News from the open access movement


Wednesday, November 17, 2004

What if journals paid for articles and the money went to cited authors and publishers?

David Zetland, An Auction Market for Journal Articles, a preprint. Abstract: 'Publishing a journal article is difficult --authors fear and suffer misplacement, delay, overburdened editors and dense reviewers. Publishing is also important --greater efficiency can have big impacts. Here I present a market solution to improve article valuation, editorial e±ciency and the returns to prestigious journals. This system pays auction money to the authors and publishers of works cited by the auctioned paper. This paper examines economic articles; inclusion of other fields would generate positive network effects.'

(Thanks to Alex Tabarrok and Mike Linksvayer, who have both blogged comments on the idea.
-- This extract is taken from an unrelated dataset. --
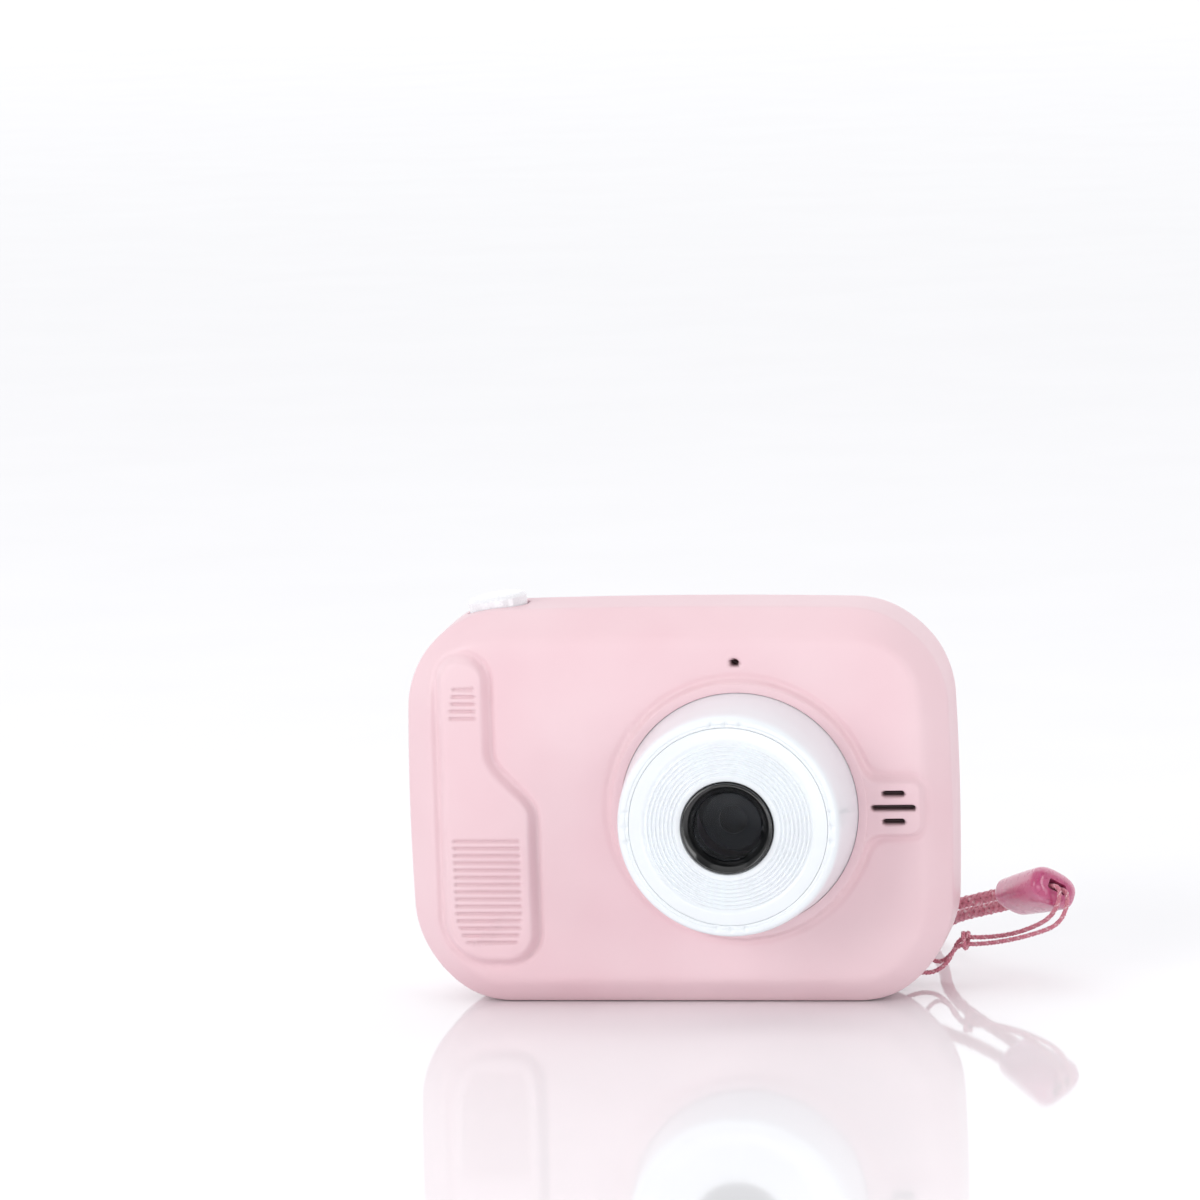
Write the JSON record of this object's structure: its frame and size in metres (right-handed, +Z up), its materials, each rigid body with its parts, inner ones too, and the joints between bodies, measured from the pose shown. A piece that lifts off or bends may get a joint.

Quoting Tabarrok: 'The money paid in the auction would flow not to the author of the paper but to authors cited by the paper and their publishers....The cleverness of the idea now becomes apparent. Publishers will be willing and able to pay for papers because they expect to earn revenues when in turn those papers are cited....Once it gets off the ground, the market for journal articles is self-sustaining and self-fulfilling.' Quoting Linksvayer: 'If the journal market idea really could foster a self-sustaining business model it could be a boon to the open access movement. Restricting access is rather pointless when your main business concern is to get your articles cited.')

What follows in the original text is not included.